Его по-прежнему душили воспоминания - глухие голоса и полустертые лица кружились гудящим мутным хороводом, когда он силился остановить хоровод, задержать в уме какой-нибудь образ, тот оказывался тупоболезненным; все его прошлое представлялось ему нагноившейся, но кровоточащей раной. Создание Партии, развитие Движения - другого прошлого у него не было; его настоящее, так же как и будущее, было неотделимо от Партии, от Движения; но его прошлое воплощалось в них. А сейчас оно вдруг стало сомнительным. Живую, любимую плоть Партии покрывали отвратительные кровавые язвы. Порочная святыня возможно ли это? Где и когда к высоким целям шли такими низменными путями? Если они действительно правы и Партия творит волю Истории, значит, сама История - порочна.

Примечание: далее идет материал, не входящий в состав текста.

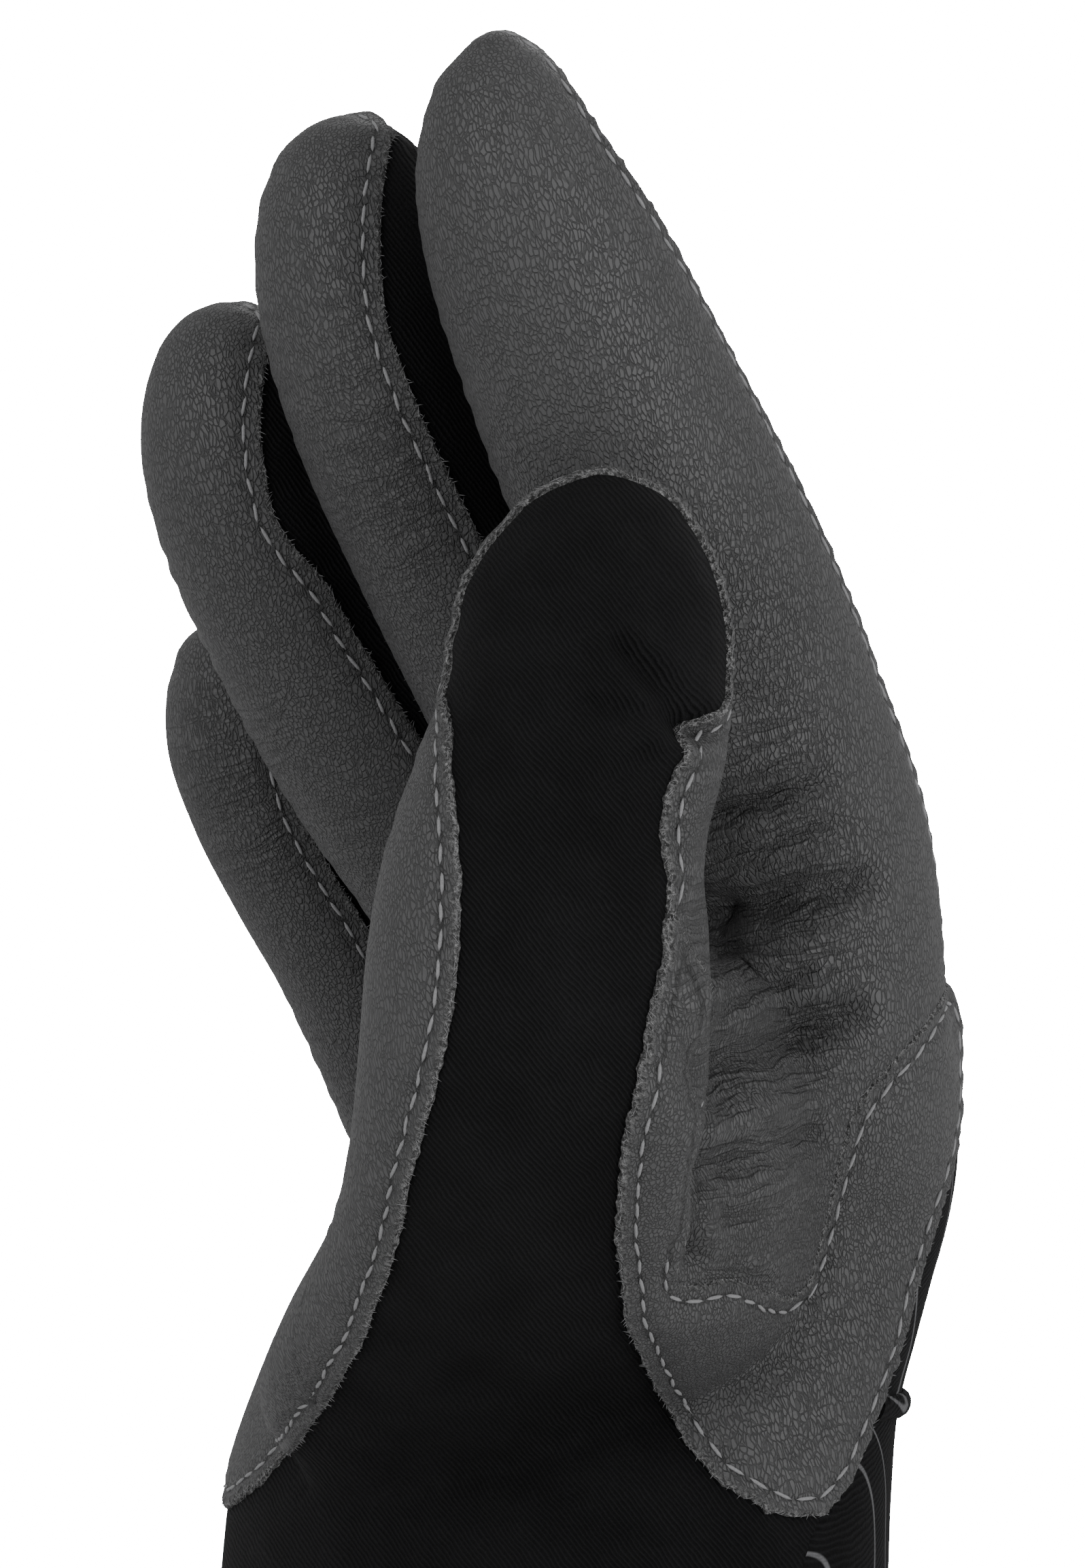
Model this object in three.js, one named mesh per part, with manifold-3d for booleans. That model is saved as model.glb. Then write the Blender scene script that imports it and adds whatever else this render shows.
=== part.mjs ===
// A right-hand glove in leather and stretch fabric, held open as it is worn, with its fingers curled forward.
// Millimetres, +Z from the cuff to the fingertips, +X to the thumb side, +Y to the back of the hand.
// The origin is the middle of the cuff opening.
import * as THREE from "three";
import * as BufferGeometryUtils from "three/addons/utils/BufferGeometryUtils.js";
import Module from "manifold-3d";

const wasm = await Module();
wasm.setup();

// Driving sizes
const PALM_WIDTH = 86;
const PALM_DEPTH = 57;
const PALM_HEIGHT = 92;
const INDEX_LENGTH = 100;
const MIDDLE_LENGTH = 93.5;
const RING_LENGTH = 75;
const PINKY_LENGTH = 53;
const INDEX_WIDTH = 26;
const INDEX_DEPTH = 28.5;
const MIDDLE_WIDTH = 22;
const RING_WIDTH = 21;
const PINKY_WIDTH = 19.5;
const THUMB_LENGTH = 98;
const THUMB_WIDTH = 32;
const THUMB_DEPTH = 27;
const LEATHER_RISE = 0.8;
const LEATHER_WALL = 1.6;
const FABRIC_WALL = 1.2;
const SEAM_GAP = 0.3;
const FOURCHETTE_WIDTH = 12;
const HEM_HEIGHT = 6;
const HEM_RISE = 0.9;
const TUCK_UP = 0.553;
const TUCK_HEIGHT = 2.6;
const TUCK_RISE = 2;
const FOLD_DEPTH = 3;
const SEAM_BLEND = 2.5;
const ULNAR_SEAM = -1;
const TUCK_CLEAR = 0.3;

// How finely the surface is divided
const RING_STEP = 10.5;
const CLOSEST_RINGS = 3.6;
const PALM_SIDES = 24;
const FINGER_SIDES = 11;
const THUMB_SIDES = 15;
const WEB_SIDES = 12;
// Rounds of averaging that keep walls at a crease from running into each other
const EASING_ROUNDS = 2;
// Half the span, as a share of a finger's length, over which its direction is measured
const ALONG_REACH = 0.06;
// Step for measuring the slope of a field, and the least slope used
const SLOPE_STEP = 0.5;
const LEAST_SLOPE = 0.3;
// A cut passes a point no closer than this
const CUT_MARGIN = 0.02;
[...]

Рубашов огляделся - на белых стенах желтоватыми пятнами выступала сырость. Он взял одеяло и укутал им плечи, ускорил шаги; у окна и двери резко поворачивал. Дрожь не унималась. В голове гудело; звучали голоса; он не мог понять, слышит ли он их или у него начались галлюцинации. "Это от зуба, - сказал он себе, - завтра надо обратиться к врачу". Сейчас у него просто не было времени: следовало как можно быстрее выявить истоки порочного курса Партии. Наши принципы, безусловно, верны - почему же Партия зашла в тупик? Общество поразил жестокий недуг. Применяя точнейшие научные методы, мы установили сущность недуга и способ лечения: хирургическое вмешательство. И однако наш целительный скальпель постоянно вызывает все новые язвы. Наши побуждения чисты и ясны - нас должны любить. Но нас ненавидят. Почему к нам относятся со злобой и страхом?
Почему, когда мы говорим правду, она неизменно звучит как ложь? Почему возвещенную нами свободу заглушают немые проклятия заключенных? Почему, провозглашая новую жизнь, мы усеиваем землю трупами? Почему разговоры о светлом будущем мы всегда перемежаем угрозами?